I stepped out of my...
I had to park three...
I was three...
All sentences, in a row, start with the I [verb] [the rest]. It becomes repetitive and jarring to read, so I recommend adding colour to your writing by mixing up the way you structure your clauses. Subordinate clauses and conjunctions are great tools to use here!
Plot + Originality: 3/5
There were some really good things happening in your story. I really liked the concept of the Collin's Empire vs Jackson's Company Inc, and how that basically echoed throughout the entire story from beginning to end.
I also liked the little cyclical moments that happened – like Carlos asking Mrs Piper in both the first chapter and the final chapter if she got a boyfriend (and she finally did, even if it was by a dumpster!). Those little easter eggs are quite cute to read, and give the reader a nice feeling of satisfaction and resolution.
However, I found a lack of realism regarding the main concept. Okay, so, hear me out. These are high school kids – albeit, seniors. And there's a baby project. These kids, who are still minors themselves basically, are being given an apartment ten minutes away from the school, a credit card that has $1000 on it, and a real child. And in the case of some characters, they have to look after five kids between five months old and five years old.

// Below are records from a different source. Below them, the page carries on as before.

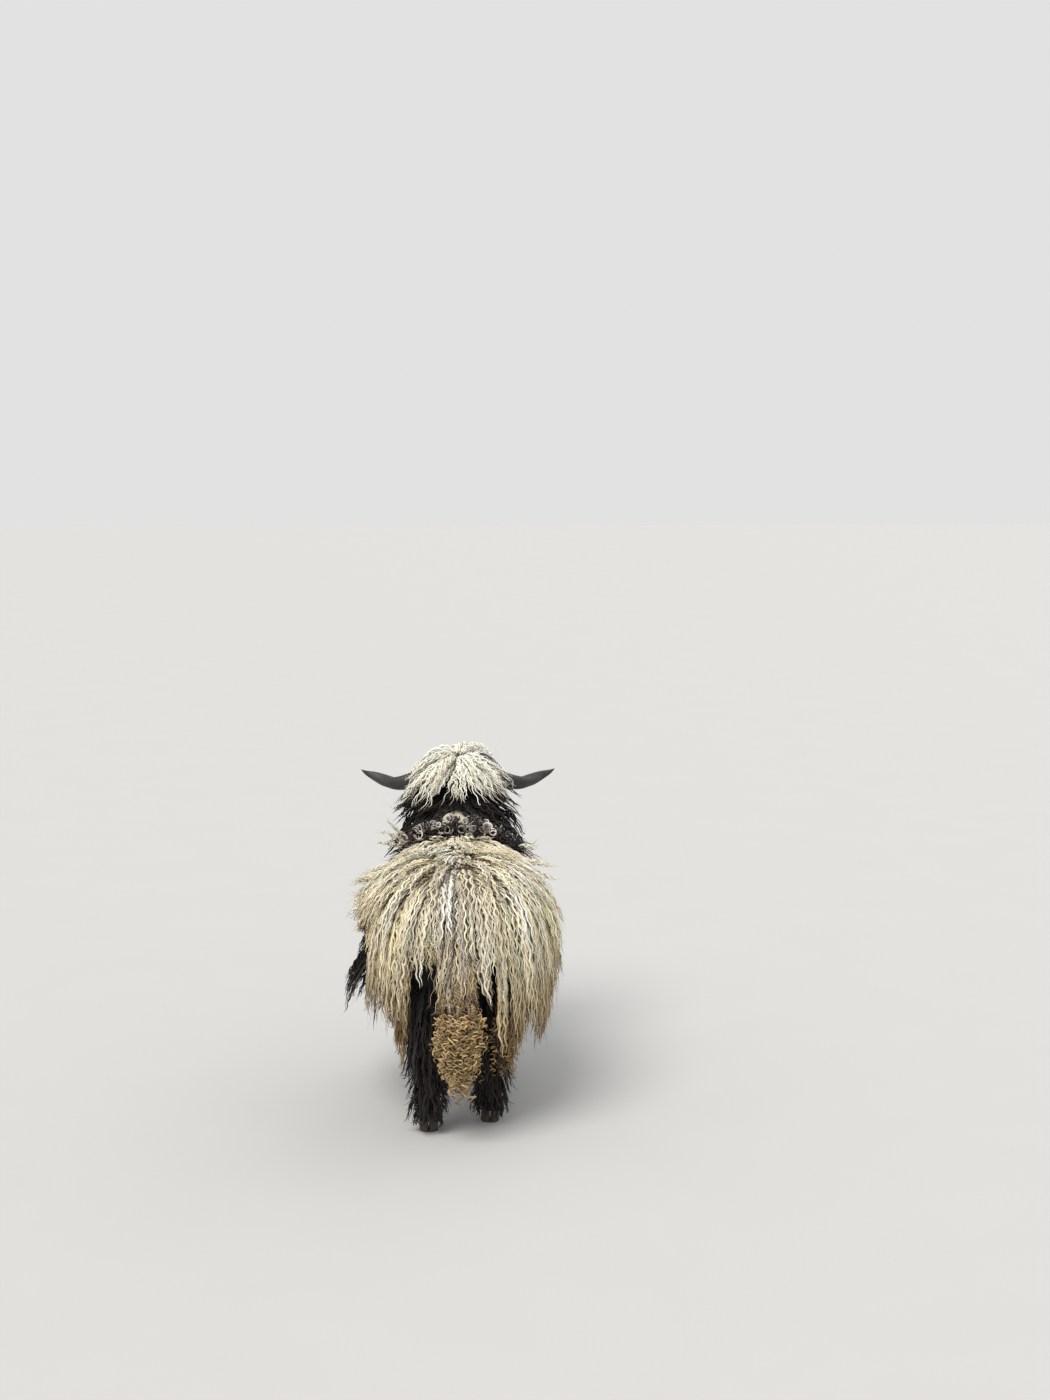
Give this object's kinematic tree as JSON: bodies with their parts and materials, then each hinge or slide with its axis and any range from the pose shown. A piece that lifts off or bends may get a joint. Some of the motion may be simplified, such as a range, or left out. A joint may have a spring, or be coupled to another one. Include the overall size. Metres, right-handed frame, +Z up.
{
  "type": "valais blacknose sheep",
  "caption": "Life-size standing horned mountain sheep with a long parted fleece of wavy locks, black head and legs, and a pale topknot.",
  "frame": {"origin": "on the ground plane, under the middle of the whole animal's bounding box", "axes": "+Z up; the sheep faces -Y and its left side is +X"},
  "size_m": [0.6946, 1.3582, 1.0575],
  "materials": {
    "fleece": "long wavy wool",
    "black_wool": "dense black wool",
    "tail_wool": "curled tan wool",
    "horn": "ridged dark horn",
    "eye": "moist eye",
    "hoof": "worn dark hoof"
  },
  "bodies": {
    "root": {"ear_left": "black_wool", "ear_right": "black_wool", "eye_left": "eye", "eye_right": "eye", "head": "black_wool", "hoof_front_left_inner": "hoof", "hoof_front_left_outer": "hoof", "hoof_front_right_inner": "hoof", "hoof_front_right_outer": "hoof", "hoof_hind_left_inner": "hoof", "hoof_hind_left_outer": "hoof", "hoof_hind_right_inner": "hoof", "hoof_hind_right_outer": "hoof", "horn_left": "horn", "horn_right": "horn", "leg_front_left": "black_wool", "leg_front_right": "black_wool", "leg_hind_left": "black_wool", "leg_hind_right": "black_wool", "neck": "black_wool", "tail": "tail_wool", "torso": "fleece"}
  },
  "joints": []
}
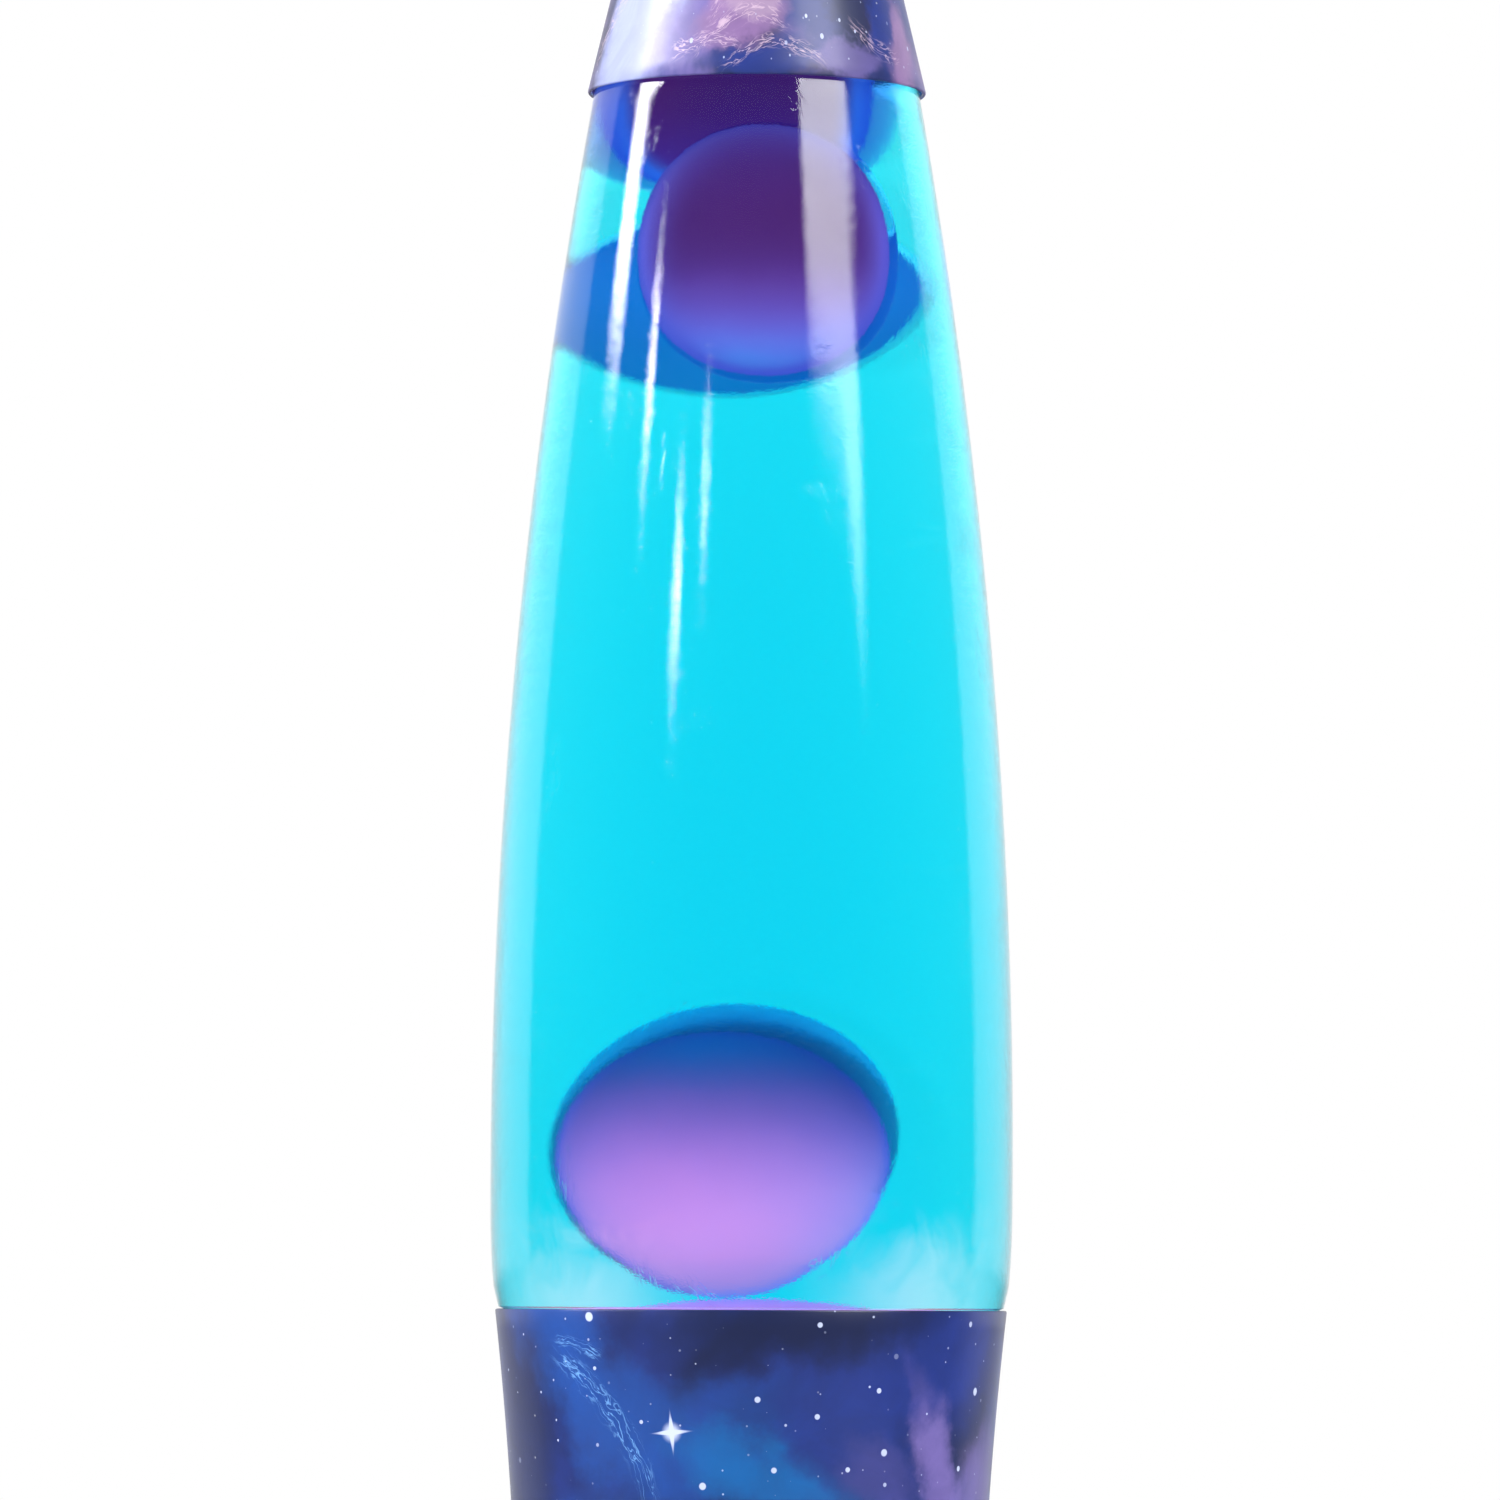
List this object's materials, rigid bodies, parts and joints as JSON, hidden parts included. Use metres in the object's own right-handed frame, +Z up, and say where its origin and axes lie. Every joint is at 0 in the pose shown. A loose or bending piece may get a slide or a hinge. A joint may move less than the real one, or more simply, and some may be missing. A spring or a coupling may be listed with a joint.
{
  "type": "lava lamp",
  "caption": "Table lava lamp: waisted printed metal base with a bulb inside, tapered glass bottle of blue liquid with moving purple wax, and a conical printed metal cap.",
  "frame": {"origin": "on the lamp's axis of revolution, at the underside of its rubber feet", "axes": "+Z up along the lamp's axis, -Y to the front, +Y to the rear where the cable outlet is, +X to the right seen from the front"},
  "size_m": [0.088, 0.088, 0.368],
  "materials": {
    "printed_metal": "spun aluminium with a satin all-over print of blue and violet clouds with small pale stars",
    "bottle_glass": "clear blown glass, lightly scratched",
    "liquid": "clear bright cyan liquid",
    "wax": "soft violet wax that lets some light through",
    "plain_steel": "bright zinc-plated pressed steel",
    "brass": "plain brass, lightly tarnished",
    "socket_ceramic": "off-white glazed ceramic",
    "black_plastic": "black moulded plastic",
    "foot_rubber": "soft black rubber",
    "bulb_glass": "thin frosted glass, silvered inside towards the neck",
    "tungsten": "bare filament wire",
    "liner": "soft sealing disc"
  },
  "bodies": {
    "base": {"base_shell": "printed_metal", "cord_grommet": "black_plastic", "bottom_plate": "plain_steel", "bottle_seat": "plain_steel", "rubber_foot_1": "foot_rubber", "rubber_foot_2": "foot_rubber", "rubber_foot_3": "foot_rubber", "rubber_foot_4": "foot_rubber", "socket_bracket": "plain_steel", "bracket_screw_1": "plain_steel", "bracket_screw_2": "plain_steel", "lamp_socket": "socket_ceramic", "socket_nut": "plain_steel", "socket_sleeve": "brass", "socket_contact": "brass"},
    "bulb_tip": {"bulb_contact": "brass"},
    "bulb": {"bulb_glass": "bulb_glass", "bulb_screw_cap": "brass", "bulb_insulator": "black_plastic", "filament_stem": "bulb_glass", "filament": "tungsten"},
    "bottle": {"bottle": "bottle_glass", "crown_cap": "plain_steel", "crown_liner": "liner", "liquid": "liquid", "heat_coil": "plain_steel", "wax_pool": "wax", "wax_top": "wax"},
    "wax_low": {"wax_blob_low": "wax"},
    "wax_front": {"wax_blob_front": "wax"},
    "wax_rear": {"wax_blob_rear": "wax"},
    "cap": {"cap": "printed_metal"}
  },
  "joints": [
    {"name": "bottle_lift", "type": "slide", "parent": "base", "child": "bottle", "axis": [0, 0, 1], "range_m": [0, 0.05]},
    {"name": "cap_lift", "type": "slide", "parent": "bottle", "child": "cap", "axis": [0, 0, 1], "range_m": [0, 0.045]},
    {"name": "bulb_rise", "type": "slide", "parent": "base", "child": "bulb_tip", "axis": [0, 0, 1], "range_m": [0, 0.0113]},
    {"name": "bulb_turn", "type": "hinge", "parent": "bulb_tip", "child": "bulb", "pos_m": [0, 0, 0.0316], "axis": [0, 0, 1], "range_deg": [0, 1440]},
    {"name": "wax_low_rise", "type": "slide", "parent": "bottle", "child": "wax_low", "axis": [0, 0, 1], "range_m": [0, 0.045]},
    {"name": "wax_front_sink", "type": "slide", "parent": "bottle", "child": "wax_front", "axis": [0, 0, 1], "range_m": [-0.038, 0]},
    {"name": "wax_rear_sink", "type": "slide", "parent": "bottle", "child": "wax_rear", "axis": [0, 0, 1], "range_m": [-0.036, 0]}
  ],
  "couplings": [
    {"joint": "bulb_rise", "follows": "bulb_turn", "m_per_rad": 0.00044882}
  ]
}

I know it's fiction, but to a point, it has to be believable. This is, unfortunately, not quite reaching it for me. There has to be ethics involved, and because of the lack of description, I have no idea how the school can even afford such a project – there's no description on what the school is like, so I have no idea how authentic the project is.
So, slow down the pace. Flesh it out. And maybe the realism will pull through, then.
OVERALL SCORE: 12/25
Overall, lots of charm and humour in your story! Make sure you work on polishing your punctuation, and you should be good to go. I hope this review helps.